### WHAT TO DO:
Take every line from the listing below that includes "names" and copy it.

(Dataset excerpt)
-------
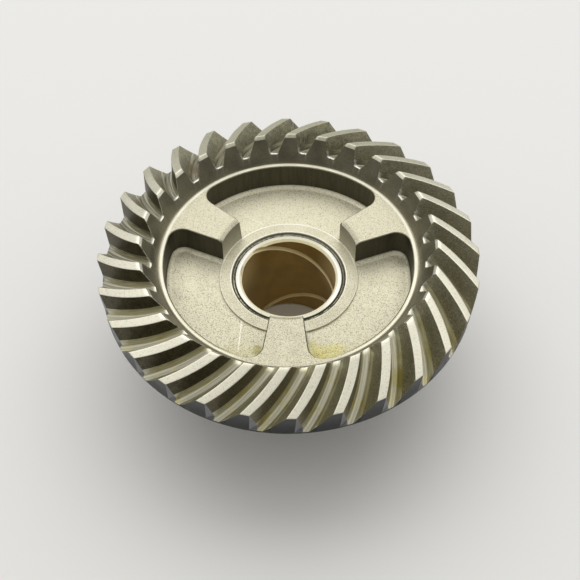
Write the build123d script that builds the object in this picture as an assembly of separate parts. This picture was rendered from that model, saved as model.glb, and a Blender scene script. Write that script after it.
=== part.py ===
from build123d import *
import math
import os

# Spiral bevel gear with three clutch dogs and a bushed bore.
# Millimetres. +Z is the shaft axis and points out of the toothed side.
# The origin is the centre of the hub's bottom face.

# ---- tooth system -------------------------------------------------------
teeth = 28
pinion_teeth = 13
module = 2.5                    # at the large end, measured on the pitch circle
spiral_angle = 35.85            # right hand, at the middle of the face
cutter_radius = 33.1
flank_angle = 21.5              # at the large end
flank_angle_small_end = 17.5
addendum = 1.36                 # at the large end, square to the pitch cone
whole_depth = 4.72              # at the large end
face_cone_angle = 65.7          # half angles, measured from the axis
root_cone_angle = 60.3
root_gap = 1.14                 # floor width of a tooth space at the large end
root_gap_small_end = 1.27
root_corner = 0.29              # flat between floor and flank, along each
tooth_phase = 198.48            # direction of one tooth's middle, degrees

# ---- blank --------------------------------------------------------------
hub_height = 27.0               # bottom face to the plane of the dogs
pitch_height = 0.04             # large end of the pitch cone above that plane
rim_draft = 4.6                 # slant of the outer face, degrees
rim_drop = 5.7                  # height of the outer face
rim_chamfer = 0.5
small_end_radius = 27.57        # where the face cone stops
small_end_chamfer = 0.55
crown_land = 0.3                # flat rim between the pockets' wall and the chamfer
crown_chamfer_width = 0.7
crown_chamfer_drop = 0.25
back_angle = 24.0               # slope of the back under the teeth
shoulder_radius = 22.6
shoulder_land = 2.325           # height of the shoulder's edge under the back
shoulder_chamfer = 0.6
seat_radius = 17.5              # bearing seat on the hub
seat_relief_width = 1.6
seat_relief_depth = 0.3
hub_chamfer = 1.0
web_fillet = 1.2

# ---- clutch dogs and recess --------------------------------------------
dogs = 3
dog_phase = 28.0                # direction of the first dog
dog_inner_width = 6.15          # across the dog at the boss
dog_taper = 8.0                 # slant of each side to the dog's middle line
recess_radius = 23.4
recess_edge = 0.22              # chamfer round the mouth of each pocket
pocket_depth = 5.9
pocket_corner = 2.6             # corner between a dog's side and the outer wall
pocket_fillet = 1.2             # along the foot of the walls
boss_radius = 13.35
boss_step = 0.45                # boss above the pocket floor
dog_nose_width = 0.85           # chamfer on the dog's inner top edge
dog_nose_drop = 0.5

# ---- bore and bush ------------------------------------------------------
bush_radius = 10.5
bore_chamfer = 0.42
bush_bore_radius = 9.0
bush_top_gap = 0.25             # bush end below the boss face
bush_bottom_gap = 0.3           # bush end above the bottom face
bush_inner_chamfer = 0.55
bush_outer_chamfer = 0.22
groove_pitch = 23.0             # axial travel of an oil groove per turn
groove_phase = 145.0            # where the right-hand groove starts at the top
groove_offset = 10.0            # from there to the start of the left-hand one
groove_radius = 0.64            # across the corners of its six-sided section, halved
groove_depth = 0.35
groove_end_margin = 0.5         # groove's end above the bush's bottom face

# ---- sizes that follow --------------------------------------------------
pitch_angle = math.degrees(math.atan2(teeth, pinion_teeth))
pitch_sin = math.sin(math.radians(pitch_angle))
pitch_cos = math.cos(math.radians(pitch_angle))
pitch_radius = module * teeth / 2
outer_distance = pitch_radius / pitch_sin
apex_height = hub_height + pitch_height + outer_distance * pitch_cos
crown_height = hub_height
crown_radius = recess_radius + crown_land + crown_chamfer_width
pocket_height = hub_height - pocket_depth
boss_height = pocket_height + boss_step
face_width = (pitch_radius - small_end_radius) / pitch_sin
mean_distance = outer_distance - face_width / 2


def cone_point(distance, lift):
    """Radius and height of a point `lift` above the pitch cone."""
    radius = distance * pitch_sin + lift * pitch_cos
    height = apex_height - distance * pitch_cos + lift * pitch_sin
    return radius, height


def spiral_at(distance):
    """Spiral angle of the circular-arc tooth trace, in radians."""
    lead = 2 * mean_distance * cutter_radius * math.sin(math.radians(spiral_angle))
    return math.asin((lead - mean_distance**2 + distance**2) / (2 * distance * cutter_radius))


def trace_turn(distance, steps=24):
    """Turn of the tooth trace from the middle of the face, in degrees."""
    step = (distance - mean_distance) / steps
    turn = 0.0
    for i in range(steps):
        middle = mean_distance + (i + 0.5) * step
        turn -= math.tan(spiral_at(middle)) * step / (middle * pitch_sin)
    return math.degrees(turn)


def root_lift(distance):
    """Height of the tooth-space floor above the pitch cone (negative)."""
    closing = math.tan(math.radians(pitch_angle - root_cone_angle))
    return addendum - whole_depth + (outer_distance - distance) * closing


def face_height(radius):
    """Height of the face cone at a radius."""
    tip_radius, tip_height = cone_point(outer_distance, addendum)
    return tip_height + (tip_radius - radius) / math.tan(math.radians(face_cone_angle))


def blank_profile():
    """Half section of the turned blank, from the bore outwards."""
    tip_radius, tip_height = cone_point(outer_distance, addendum)
    rim_foot = tip_radius - rim_drop * math.tan(math.radians(rim_draft))
    rim_low = tip_height - rim_drop
    back_slope = math.tan(math.radians(back_angle))
    back_start = rim_foot - rim_chamfer
    back_end_height = rim_low - rim_chamfer - (back_start - shoulder_radius) * back_slope
    shoulder_height = back_end_height - shoulder_land
    small_end_top = face_height(small_end_radius)
    front_radius = small_end_radius - small_end_chamfer
    relief_radius = seat_radius - seat_relief_depth
    points = [
        (bush_radius, 0),
        (seat_radius - hub_chamfer, 0),
        (seat_radius, hub_chamfer),
        (seat_radius, shoulder_height - seat_relief_width),
        (relief_radius, shoulder_height - seat_relief_width + seat_relief_depth),
        (relief_radius, shoulder_height),
        (shoulder_radius - shoulder_chamfer, shoulder_height),
        (shoulder_radius, shoulder_height + shoulder_chamfer),
        (shoulder_radius, back_end_height),
        (back_start, rim_low - rim_chamfer),
        (rim_foot, rim_low),
        (tip_radius, tip_height),
        (small_end_radius, small_end_top),
        (front_radius, small_end_top - small_end_chamfer),
        (crown_radius, crown_height - crown_chamfer_drop),
        (crown_radius - crown_chamfer_width, crown_height),
        (bush_radius, crown_height),
    ]
    return make_face(Plane.XZ * Polyline(*points, close=True))


def make_blank():
    blank = revolve(blank_profile(), Axis.Z)
    corner = blank.edges().filter_by(GeomType.CIRCLE)
    corner = corner.filter_by(lambda e: abs(e.radius - shoulder_radius) < 0.01)
    return fillet(corner.sort_by(Axis.Z)[-1], web_fillet)


def space_section(distance, overshoot=1.5):
    """Cross-section of a tooth space, square to its own trace.

    Every section stands along one cutter axis, so the floor stays flat across.
    """
    lift = root_lift(distance)
    radius, height = cone_point(distance, lift)
    spiral = spiral_at(distance)
    turn = trace_turn(distance)
    outward = Vector(pitch_sin, 0, -pitch_cos)
    sideways = Vector(0, 1, 0)
    along = (outward * math.cos(spiral) - sideways * math.sin(spiral)).rotate(Axis.Z, turn)
    cutter_axis = Vector(pitch_cos, 0, pitch_sin)
    across = cutter_axis.cross(along)
    origin = Vector(radius, 0, height).rotate(Axis.Z, turn)
    plane = Plane(origin=origin, x_dir=across, z_dir=across.cross(cutter_axis))
    depth = addendum - lift + overshoot
    inward = (outer_distance - distance) / face_width
    angle = flank_angle + (flank_angle_small_end - flank_angle) * inward
    floor = (root_gap + (root_gap_small_end - root_gap) * inward) / 2
    slant = math.radians(angle)
    half = [
        (floor - root_corner, 0),
        (floor + root_corner * math.sin(slant), root_corner * math.cos(slant)),
        (floor + depth * math.tan(slant), depth),
    ]
    other_half = [(-x, y) for x, y in reversed(half)]
    return plane * make_face(Polyline(*other_half, *half, close=True))


def make_space():
    """One tooth space as a solid cutter, longer than the face at both ends."""
    first = outer_distance - face_width - 4.5
    last = outer_distance + 4.0
    count = 7
    stations = [first + (last - first) * i / (count - 1) for i in range(count)]
    return loft([space_section(distance) for distance in stations])


def make_pocket():
    """One pocket between two dogs, with rounded corners and foot."""
    half_dog = dog_inner_width / 2
    taper = math.tan(math.radians(dog_taper))
    half_pitch = 180 / dogs
    annulus = Circle(recess_radius) - Circle(boss_radius)
    far = recess_radius * 1.3
    far_half = half_dog + (far - boss_radius) * taper
    near_half = half_dog - boss_radius * taper
    dog = make_face(Polyline((0, -near_half), (far, -far_half), (far, far_half), (0, near_half), close=True))
    for side in (-half_pitch, half_pitch):
        annulus -= Rot(0, 0, side) * dog
    outline = annulus.faces().sort_by(Axis.X)[-1]
    corners = outline.vertices().filter_by(lambda v: math.hypot(v.X, v.Y) > recess_radius - 0.01)
    outline = outline.fillet_2d(pocket_corner, corners)
    pocket = Pos(0, 0, pocket_height) * extrude(outline, crown_height + 1 - pocket_height)
    foot = pocket.edges().group_by(Axis.Z)[0]
    inner = foot.filter_by(lambda e: e.geom_type == GeomType.CIRCLE and abs(e.radius - boss_radius) < 0.01)
    return fillet([e for e in foot if e not in inner], pocket_fillet)


def make_dog_nose():
    """Chamfer on the inner top edge of every dog, as one turned cutter."""
    points = [
        (boss_radius - 0.5, crown_height - dog_nose_drop),
        (boss_radius, crown_height - dog_nose_drop),
        (boss_radius + dog_nose_width, crown_height),
        (boss_radius + dog_nose_width, crown_height + 1),
        (boss_radius - 0.5, crown_height + 1),
    ]
    return revolve(make_face(Plane.XZ * Polyline(*points, close=True)), Axis.Z)


def make_gear():
    gear = make_blank()
    space = make_space()
    turn = 360 / teeth
    start = tooth_phase + turn / 2
    gear -= [Rot(0, 0, start + turn * i) * space for i in range(teeth)]
    well = Pos(0, 0, boss_height) * Cylinder(boss_radius, 20, align=(Align.CENTER, Align.CENTER, Align.MIN))
    gear -= well
    pocket = make_pocket()
    between = dog_phase + 180 / dogs
    gear -= [Rot(0, 0, between + 360 / dogs * i) * pocket for i in range(dogs)]
    rims = gear.edges().filter_by_position(Axis.Z, crown_height - 0.001, crown_height + 0.001)
    rims = rims.filter_by(lambda e: e.geom_type == GeomType.CIRCLE and abs(e.radius - recess_radius) < 0.01)
    gear = chamfer(rims, recess_edge)
    gear -= make_dog_nose()
    mouths = gear.edges().filter_by(GeomType.CIRCLE)
    mouths = mouths.filter_by(lambda e: abs(e.radius - bush_radius) < 0.01)
    gear = chamfer(mouths, bore_chamfer)
    return gear


def make_groove(lefthand):
    """A helical oil groove that starts above the bush and ends inside it."""
    top = boss_height - bush_top_gap + 0.6
    bottom = bush_bottom_gap + groove_end_margin
    path_radius = bush_bore_radius + groove_depth - groove_radius
    helix = Helix(pitch=groove_pitch, height=top - bottom, radius=path_radius, lefthand=lefthand)
    section = Plane(origin=helix @ 0, z_dir=helix % 0) * RegularPolygon(groove_radius, 6)
    groove = sweep(section, path=helix, is_frenet=True)
    sweep_turn = 360 * (top - bottom) / groove_pitch
    start = groove_phase - sweep_turn
    if lefthand:
        start = groove_phase + groove_offset + sweep_turn
    return Pos(0, 0, bottom) * Rot(0, 0, start) * groove


def make_bush():
    top = boss_height - bush_top_gap
    points = [
        (bush_bore_radius, bush_bottom_gap + bush_inner_chamfer),
        (bush_bore_radius + bush_inner_chamfer, bush_bottom_gap),
        (bush_radius - bush_outer_chamfer, bush_bottom_gap),
        (bush_radius, bush_bottom_gap + bush_outer_chamfer),
        (bush_radius, top - bush_outer_chamfer),
        (bush_radius - bush_outer_chamfer, top),
        (bush_bore_radius + bush_inner_chamfer, top),
        (bush_bore_radius, top - bush_inner_chamfer),
    ]
    bush = revolve(make_face(Plane.XZ * Polyline(*points, close=True)), Axis.Z)
    bush -= make_groove(False)
    bush -= make_groove(True)
    return bush


os.makedirs("parts", exist_ok=True)
pieces = {"bevel_gear": make_gear(), "bore_bush": make_bush()}
for name, piece in pieces.items():
    export_step(piece, f"parts/{name}.step")
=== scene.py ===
import math
from functools import cached_property

import bmesh
import bpy
from bpy.props import FloatProperty, FloatVectorProperty, IntProperty, PointerProperty
from mathutils import Matrix, Vector


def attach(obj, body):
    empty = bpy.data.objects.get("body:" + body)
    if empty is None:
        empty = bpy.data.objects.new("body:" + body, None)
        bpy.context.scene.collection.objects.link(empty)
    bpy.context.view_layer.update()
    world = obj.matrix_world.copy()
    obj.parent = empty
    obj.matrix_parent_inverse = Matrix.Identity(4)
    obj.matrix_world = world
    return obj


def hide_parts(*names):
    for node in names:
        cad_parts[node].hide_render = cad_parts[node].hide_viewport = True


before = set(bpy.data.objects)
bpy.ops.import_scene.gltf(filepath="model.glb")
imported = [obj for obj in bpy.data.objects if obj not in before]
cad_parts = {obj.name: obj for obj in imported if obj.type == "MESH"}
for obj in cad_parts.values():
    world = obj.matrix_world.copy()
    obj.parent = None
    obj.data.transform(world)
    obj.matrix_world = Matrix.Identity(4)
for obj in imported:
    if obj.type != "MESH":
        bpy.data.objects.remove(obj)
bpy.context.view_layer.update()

bl_info = {
    "name": "Spiral Bevel Gear",
    "version": (1, 0, 0),
    "blender": (4, 5, 0),
    "location": "3D View > Sidebar > Gear",
    "description": "Builds a spiral bevel gear with clutch dogs and a bronze-lined bush",
    "category": "Add Mesh",
}

# Shapes are modelled in millimetres and scaled to metres when they are finished.
MM = 0.001
SHAFT = {"cent": (0, 0, 0), "axis": (0, 0, 1)}

# Small forms of the gear, in millimetres.
PITCH_LIFT = 0.04
TOE_CHAMFER = 0.55
HEEL_CHAMFER = 0.95
HEEL_FIRST_ROW = 0.12
HEEL_FIRST_ROW_SPREAD = 0.5
COLLAR_CHAMFER_OUT = 0.05
COLLAR_CHAMFER_IN = 0.25
COLLAR_CHAMFER_DROP = 0.2
RIM_HEIGHT = 5.7
RIM_SLANT = math.radians(4.6)
RIM_BREAK = 0.5
BACK_SLOPE = math.radians(24.0)
WEB_RADIUS = 1.2
BOSS_RISE = 0.45
BORE_MOUTH = 0.5
DOG_CHAMFER_DROP = 0.5
DOG_CHAMFER_REACH = 2.55
# Shoulder, thrust face, undercut, bearing seat, end face and bore, as (radius, height).
HUB_SECTION = [(22.6, 15.0), (22.0, 14.4), (17.2, 14.4), (17.2, 13.1), (17.5, 12.8), (17.5, 1.0),
               (16.5, 0.0), (10.92, 0.0), (10.5, 0.42)]
SEAT_TOP = 13.0
# Heights in the recess that the finishes follow, and how far their near side leans back.
POCKET_FLOOR = 21.1
BOSS_TOP = 21.55
COLLAR_TOP = 27.0
NEAR_SIDE_LEAN = 0.68

# Lines of points on each half of a tooth's tip, and rows of points along it: one near the heel,
# then this many more at equal steps.
TIP_LINES = 3
HEEL_ROW = 0.04
ROWS = 11
# Steps of the round walls in the recess, six for each tooth.
ROUND_STEPS = 168
BUSH_STEPS = 180
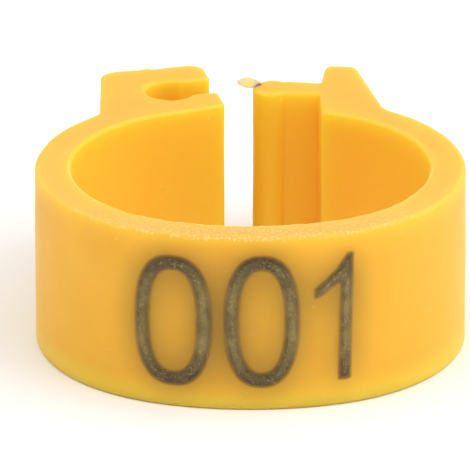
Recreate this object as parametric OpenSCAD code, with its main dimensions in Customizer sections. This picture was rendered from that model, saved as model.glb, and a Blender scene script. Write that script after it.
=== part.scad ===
-------
### IN RESPONSE:
def hide_parts(*names):
    for node in names:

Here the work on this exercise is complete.